Friday, January 25, 2013

UGANDA'S EDUCATION SYSTEM SHORTCHANGING OUR KIDS


This week the Primary Leaving Exams were released to the usual fanfare we have come to expect over the last decade or so.

Events followed a familiar script with newspapers splashing the top students on their covers, parents trooping to media houses children in tow and the feted scholars telling us how  they want to be doctors, lawyers and engineers but, thankfully not politicians.

We have stopped marveling at the proliferation of perfect scores – four points in the four tested subjects. Candidates are getting four-in-four with disturbing regularity. In an earlier generation getting an eight-in-four, which probably meant all distinctions, was enough to swell the average kid’s little head, now such a candidate slinks off into the corner in dejection.

The question has to be asked, is it that our kids are getting brighter and brighter? The theory of evolution which suggests that we continue to evolve and that offspring will continue to exceed the achievements of their forefathers would make this a feasible assumption.

Or is it on the other hand that our kids are now being specifically honed to achieve four-in-fours like at no other time in our history? The proliferation of private schools whose main marketing tool is the perceived success of its students, has a lot to do with this.

The answer of course can be found in both questions.

In the last two decades with sustained economic growth the access to better schools has improved, so too has the relative health of the population. The kids therefore generally have access to better schooling and with better diet, their brains develop properly and hence their capacity to retain information, which they dutifully download during exam time.

And that is the crux of the matter.

As the private sector has stepped in to fill the gaps in the education sector, exam results have become the end rather than the growing of well-rounded human beings who can operate effectively in the real world.

This means cramming our kids with information within the strict confines of the curriculum while ignoring other aspect of their personal development like character building for instance.

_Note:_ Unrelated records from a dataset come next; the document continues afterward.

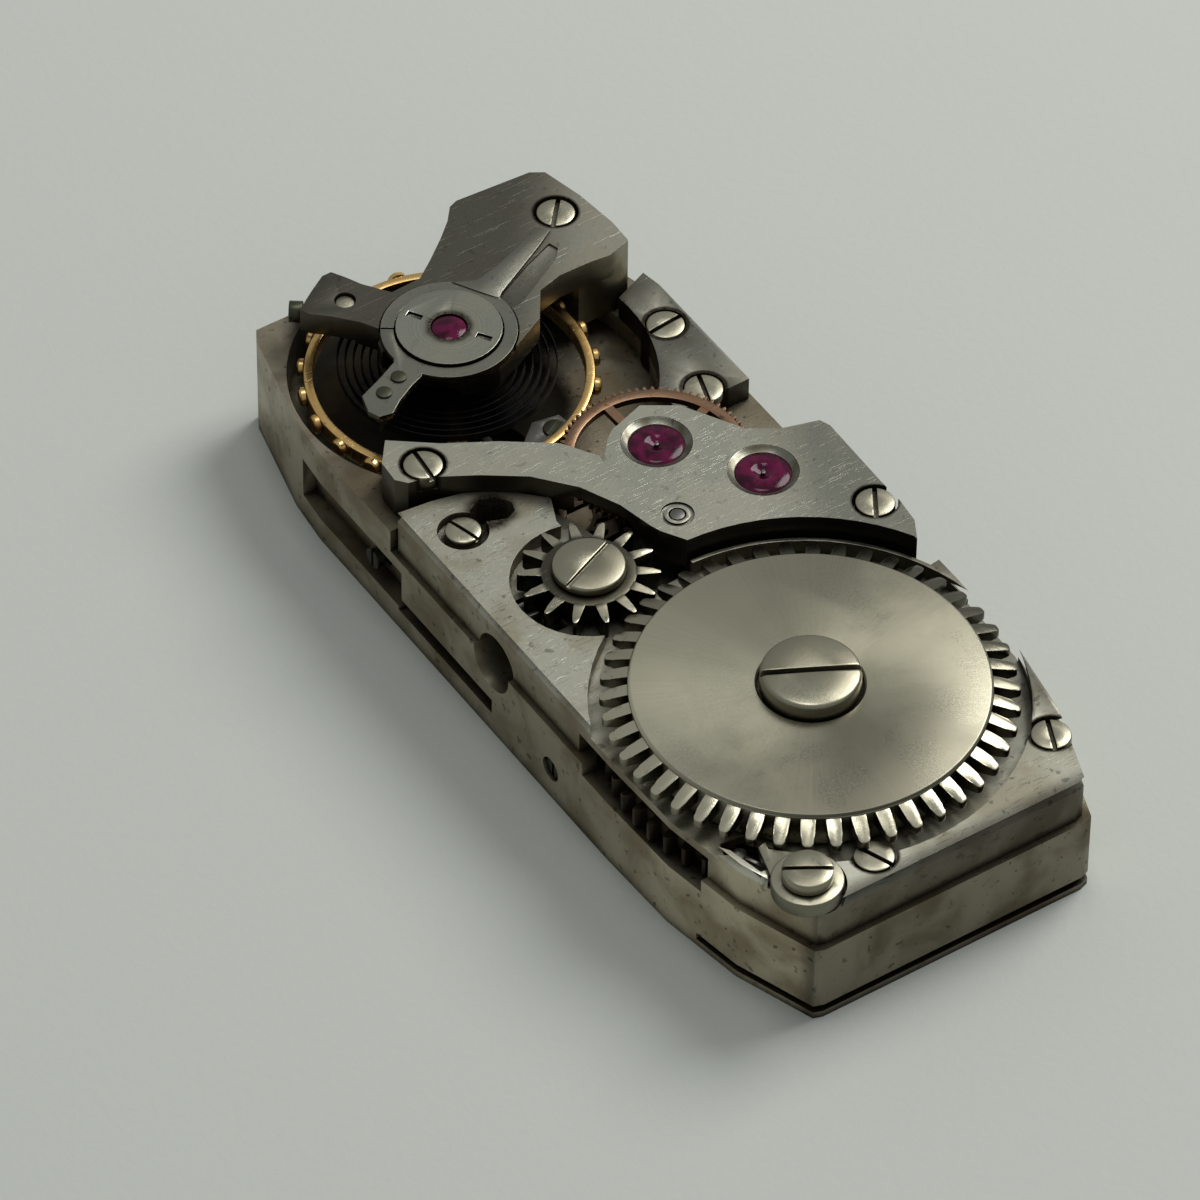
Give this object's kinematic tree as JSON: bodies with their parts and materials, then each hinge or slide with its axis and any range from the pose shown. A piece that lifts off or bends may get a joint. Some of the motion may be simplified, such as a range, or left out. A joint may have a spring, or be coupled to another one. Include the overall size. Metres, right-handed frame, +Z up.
{
  "type": "watch_movement",
  "caption": "Narrow rectangular hand-wound watch movement with its bridges, going train, winding wheels, balance and regulator",
  "frame": {"origin": "centre of the plate's outline, at the level of the dial seat", "axes": "+Y runs along the movement from the barrel end to the balance end, +X across it, +Z up from the dial side to the bridge side"},
  "size_m": [0.0084, 0.0198, 0.0038],
  "materials": {
    "plate": "satin, plated, worn",
    "bridge": "satin, plated",
    "cock": "darker satin",
    "polished_steel": "polished",
    "wheel_steel": "sunray satin",
    "pinion_steel": "polished",
    "screw_steel": "flat polished heads",
    "gilt": "gilt",
    "copper_gilt": "rose gilt",
    "barrel_brass": "plated brass",
    "ruby": "polished",
    "spring_steel": "tempered",
    "cap_metal": "fine satin"
  },
  "bodies": {
    "frame": {"main_plate": "plate", "barrel_bridge": "bridge", "train_bridge": "bridge", "side_bridge": "bridge", "balance_cock": "cock", "pallet_bridge": "plate", "bridge_screws": "screw_steel", "pallet_bridge_screws": "screw_steel", "train_jewels": "ruby", "plate_jewels": "ruby", "balance_hole_jewel": "ruby", "cap_plate": "cap_metal", "cap_jewel": "ruby", "hairspring": "spring_steel", "hairspring_stud": "pinion_steel", "stud_screw": "screw_steel", "crown_wheel_core": "wheel_steel", "crown_wheel_screw": "polished_steel", "setting_lever_screw": "screw_steel", "click_screw": "polished_steel", "click_spring": "spring_steel", "dial_posts": "pinion_steel", "dial_cover": "plate", "dial_cover_screws": "screw_steel", "dial_foot_screws": "screw_steel"},
    "regulator_index": {"regulator": "bridge", "curb_pins": "pinion_steel"},
    "balance": {"balance_wheel": "gilt", "timing_screws": "gilt", "balance_staff": "pinion_steel", "roller": "pinion_steel", "hairspring_collet": "gilt"},
    "pallets": {"pallet_fork": "pinion_steel", "pallet_stones": "ruby"},
    "escape": {"escape_wheel": "gilt", "escape_pinion": "pinion_steel"},
    "fourth": {"fourth_wheel": "copper_gilt", "fourth_pinion": "pinion_steel"},
    "third": {"third_wheel": "copper_gilt", "third_pinion": "pinion_steel"},
    "centre": {"centre_wheel": "copper_gilt", "centre_pinion": "pinion_steel", "cannon_pinion": "pinion_steel"},
    "minute_works": {"minute_wheel": "copper_gilt"},
    "hour_works": {"hour_wheel": "copper_gilt"},
    "setting": {"setting_wheel": "pinion_steel"},
    "barrel": {"barrel_drum": "barrel_brass", "barrel_cover": "barrel_brass", "mainspring": "spring_steel"},
    "ratchet": {"barrel_arbor": "pinion_steel", "ratchet_wheel": "wheel_steel", "ratchet_screw": "polished_steel"},
    "crown": {"crown_wheel": "wheel_steel"},
    "winding": {"winding_pinion": "pinion_steel"},
    "clutch": {"clutch_wheel": "pinion_steel"},
    "setting_arm": {"setting_lever": "pinion_steel"},
    "yoke_arm": {"yoke": "pinion_steel"},
    "click_pawl": {"click": "wheel_steel"}
  },
  "joints": [
    {"name": "fourth_turn", "type": "hinge", "parent": "frame", "child": "fourth", "pos_m": [0.00102, 0.002, 0.003], "axis": [0, 0, 1], "continuous": true},
    {"name": "escape_turn", "type": "hinge", "parent": "frame", "child": "escape", "pos_m": [-0.00091, 0.00272, 0.0018], "axis": [0, 0, 1], "continuous": true},
    {"name": "third_turn", "type": "hinge", "parent": "frame", "child": "third", "pos_m": [0.00234, 0.0002, 0.00233], "axis": [0, 0, 1], "continuous": true},
    {"name": "centre_turn", "type": "hinge", "parent": "frame", "child": "centre", "pos_m": [0.00024, 0.0001, 0.00105], "axis": [0, 0, 1], "continuous": true},
    {"name": "minute_turn", "type": "hinge", "parent": "frame", "child": "minute_works", "pos_m": [-0.00062, 0.00142, 0.0004], "axis": [0, 0, 1], "continuous": true},
    {"name": "hour_turn", "type": "hinge", "parent": "frame", "child": "hour_works", "pos_m": [0.00024, 0.0001, 0.0002], "axis": [0, 0, 1], "continuous": true},
    {"name": "setting_turn", "type": "hinge", "parent": "frame", "child": "setting", "pos_m": [-0.00213, 0.00099, 0.00044], "axis": [0, 0, 1], "continuous": true},
    {"name": "barrel_turn", "type": "hinge", "parent": "frame", "child": "barrel", "pos_m": [-0.00015, -0.0051, 0.0014], "axis": [0, 0, 1], "continuous": true},
    {"name": "crown_turn", "type": "hinge", "parent": "frame", "child": "crown", "pos_m": [-0.00195, -0.00007, 0.00296], "axis": [0, 0, 1], "continuous": true},
    {"name": "ratchet_turn", "type": "hinge", "parent": "frame", "child": "ratchet", "pos_m": [-0.00015, -0.0051, 0.003], "axis": [0, 0, 1], "continuous": true},
    {"name": "winding_turn", "type": "hinge", "parent": "frame", "child": "winding", "pos_m": [-0.00314, -0.00007, 0.00185], "axis": [1, 0, 0], "continuous": true},
    {"name": "balance_swing", "type": "hinge", "parent": "frame", "child": "balance", "pos_m": [-0.00079, 0.00677, 0.0023], "axis": [0, 0, 1], "range_deg": [-270, 270], "stiffness_Nm_per_rad": 0.00000004},
    {"name": "pallet_swing", "type": "hinge", "parent": "frame", "child": "pallets", "pos_m": [-0.00096, 0.0041, 0.0018], "axis": [0, 0, 1], "range_deg": [-5, 5]},
    {"name": "regulator_swing", "type": "hinge", "parent": "frame", "child": "regulator_index", "pos_m": [-0.00079, 0.00677, 0.00355], "axis": [0, 0, 1], "range_deg": [-8, 8]},
    {"name": "click_lift", "type": "hinge", "parent": "frame", "child": "click_pawl", "pos_m": [-0.00292, -0.00906, 0.00293], "axis": [0, 0, 1], "range_deg": [0, 14], "stiffness_Nm_per_rad": 0.000002},
    {"name": "setting_lever_swing", "type": "hinge", "parent": "frame", "child": "setting_arm", "pos_m": [-0.00329, 0.00238, 0.00078], "axis": [0, 0, 1], "range_deg": [0, 8]},
    {"name": "yoke_swing", "type": "hinge", "parent": "frame", "child": "yoke_arm", "pos_m": [-0.0023, -0.0012, 0.00076], "axis": [0, 0, 1], "range_deg": [-6, 0]},
    {"name": "clutch_slide", "type": "slide", "parent": "frame", "child": "clutch", "axis": [1, 0, 0], "range_m": [0, 0.000118]}
  ],
  "couplings": [
    {"joint": "escape_turn", "follows": "fourth_turn", "ratio": -12.5},
    {"joint": "third_turn", "follows": "fourth_turn", "ratio": -0.22222},
    {"joint": "centre_turn", "follows": "fourth_turn", "ratio": 0.020833},
    {"joint": "minute_turn", "follows": "fourth_turn", "ratio": -0.0069444},
    {"joint": "hour_turn", "follows": "fourth_turn", "ratio": 0.0017361},
    {"joint": "setting_turn", "follows": "fourth_turn", "ratio": 0.020833},
    {"joint": "barrel_turn", "follows": "fourth_turn", "ratio": -0.0065586},
    {"joint": "ratchet_turn", "follows": "crown_turn", "ratio": -0.30435},
    {"joint": "winding_turn", "follows": "crown_turn", "ratio": 1.2727},
    {"joint": "yoke_swing", "follows": "clutch_slide", "rad_per_m": -887.45},
    {"joint": "setting_lever_swing", "follows": "clutch_slide", "rad_per_m": 1183.3}
  ]
}
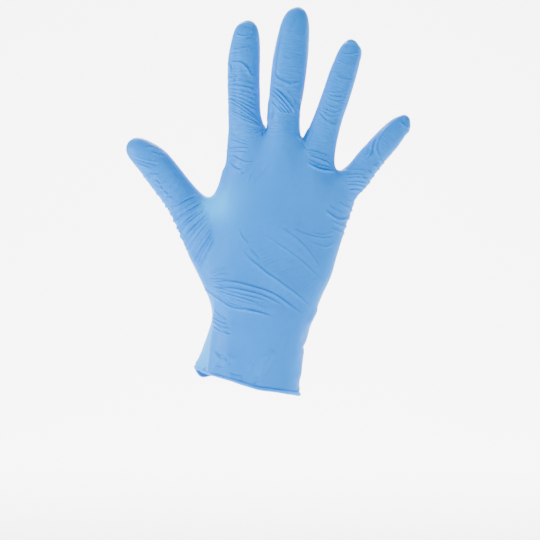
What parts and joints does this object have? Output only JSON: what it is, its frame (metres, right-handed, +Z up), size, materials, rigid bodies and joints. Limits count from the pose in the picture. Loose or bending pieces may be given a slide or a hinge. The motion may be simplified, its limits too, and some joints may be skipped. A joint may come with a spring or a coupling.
{
  "type": "nitrile exam glove",
  "caption": "Thin light blue disposable glove in its worn form on a right hand with spread fingers, with a long cuff that ends in a rolled edge and is open at the wrist.",
  "frame": {"origin": "middle of the cuff opening, where the wrist enters", "axes": "+Z up the hand towards the middle fingertip, -Y out of the back of the hand, +X towards the little finger's side"},
  "size_m": [0.1808, 0.0396, 0.2481],
  "materials": {
    "nitrile": "semi-matte dipped film"
  },
  "bodies": {
    "root": {"glove": "nitrile"}
  },
  "joints": []
}
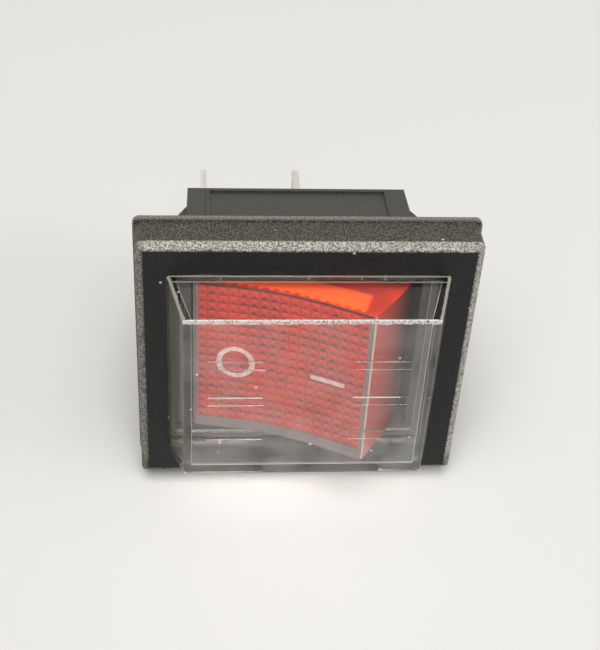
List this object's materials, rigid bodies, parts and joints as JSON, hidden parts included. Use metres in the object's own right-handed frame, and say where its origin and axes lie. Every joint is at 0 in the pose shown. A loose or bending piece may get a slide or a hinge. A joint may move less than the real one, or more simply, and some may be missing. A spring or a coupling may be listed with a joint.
{
  "type": "panel rocker switch",
  "caption": "Panel rocker switch with an illuminated red rocker under a clear press-through boot in a black guard frame, with flat tab terminals.",
  "frame": {"origin": "centre of the guard frame's back face, on the panel's front surface", "axes": "+Y into the panel, out of the frame's back face; +X along the rocker, from its off end to its on end; +Z across the rocker"},
  "size_m": [0.0398, 0.0372, 0.0354],
  "materials": {
    "frame_black": "textured",
    "boot_clear": "clear flexible",
    "housing_grey": "satin",
    "lens_red": "translucent",
    "carrier_black": "satin",
    "mark_white": "satin",
    "lamp_glass": "polished",
    "resistor_body": "satin",
    "lead_wire": "tinned",
    "plunger_plastic": "satin",
    "spring_steel": "bright",
    "lever_brass": "satin",
    "contact_silver": "satin",
    "terminal_plated": "tin plated"
  },
  "bodies": {
    "switch_body": {"guard_frame": "frame_black", "boot": "boot_clear", "housing": "housing_grey", "centre_terminal_upper": "terminal_plated", "centre_terminal_lower": "terminal_plated", "end_terminal_upper": "terminal_plated", "end_terminal_lower": "terminal_plated", "fixed_contact_upper": "contact_silver", "fixed_contact_lower": "contact_silver"},
    "rocker": {"rocker_lens": "lens_red", "rocker_carrier": "carrier_black", "off_mark": "mark_white", "on_mark": "mark_white", "neon_lamp": "lamp_glass", "lamp_resistor": "resistor_body", "lamp_leads": "lead_wire", "plunger_spring_upper": "spring_steel", "plunger_spring_lower": "spring_steel"},
    "plunger_upper": {"plunger_upper": "plunger_plastic"},
    "plunger_lower": {"plunger_lower": "plunger_plastic"},
    "lever_upper": {"contact_lever_upper": "lever_brass", "moving_contact_upper": "contact_silver"},
    "lever_lower": {"contact_lever_lower": "lever_brass", "moving_contact_lower": "contact_silver"}
  },
  "joints": [
    {"name": "rocker_tilt", "type": "hinge", "parent": "switch_body", "child": "rocker", "pos_m": [0, 0.00245, 0], "axis": [0, 0, 1], "range_deg": [0, 37]},
    {"name": "plunger_upper_slide", "type": "slide", "parent": "rocker", "child": "plunger_upper", "axis": [-0.3173, -0.9483, 0], "range_m": [0, 0.0009], "stiffness_N_per_m": 400, "springref_m": -0.0015, "deforming": ["plunger_spring_upper"]},
    {"name": "plunger_lower_slide", "type": "slide", "parent": "rocker", "child": "plunger_lower", "axis": [-0.3173, -0.9483, 0], "range_m": [0, 0.0009], "stiffness_N_per_m": 400, "springref_m": -0.0015, "deforming": ["plunger_spring_lower"]},
    {"name": "lever_upper_tilt", "type": "hinge", "parent": "switch_body", "child": "lever_upper", "pos_m": [0, 0.01045, 0.0053], "axis": [0, 0, 1], "range_deg": [-18, 0]},
    {"name": "lever_lower_tilt", "type": "hinge", "parent": "switch_body", "child": "lever_lower", "pos_m": [0, 0.01045, -0.0053], "axis": [0, 0, 1], "range_deg": [-18, 0]}
  ],
  "couplings": [
    {"joint": "lever_upper_tilt", "follows": "rocker_tilt", "ratio": -0.48649},
    {"joint": "lever_lower_tilt", "follows": "rocker_tilt", "ratio": -0.48649}
  ]
}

As a result we are churning out brigades of automatons who have good retentive memory but little else.

This situation is not unusual to Uganda. In the late eighties a study in Japan showed that the rate of broken bones by children was growing at an alarming rate. An investigation showed that the children’s bones were weaker than usual and it did not take much to break a bone. At the root of the problem was the enormous pressure society was placing on its youth to excel at academics, which would lead to a job for life in one of the country’s mega corporations. Children were spending more than fourteen hours a day in the classroom, in cram school (coaching) and doing homework leaving no time for sports.

The world has changed since.  The world now demands more independent thinking, communication and entrepreneurship skills and Japanese kids find they have been trained for a working environment that has shriveled.

Broken bones are now the least of the worries that Japanese families face.

There is a growing phenomenon of Japanese kids – suffocated by academic pressure and eventual failure to operate in a new world, shutting themselves away in their rooms for up to 15 years playing video games, surfing the net and watching TV.

Our education system was designed by a colonial system that needed subservient, paper pushes to man the administration, which would guarantee you a job for the rest of your working life and a pension for the rest of your life.

In my time I competed with Ugandans. The current generation is competing with East Africans, by the time my four year old son makes it to the work place the competition will be global.

He will need to not only be proficient in several international languages, he will also have to shed the inferiorities of his forefathers to allow him to work anywhere in the world and if all else fails he will go into business for himself.

Good grades still count, but when they become an end in themselves rather than a means to the greater goal of creating well rounded individuals equipped top take on the future you know the system has passed its sale-by date.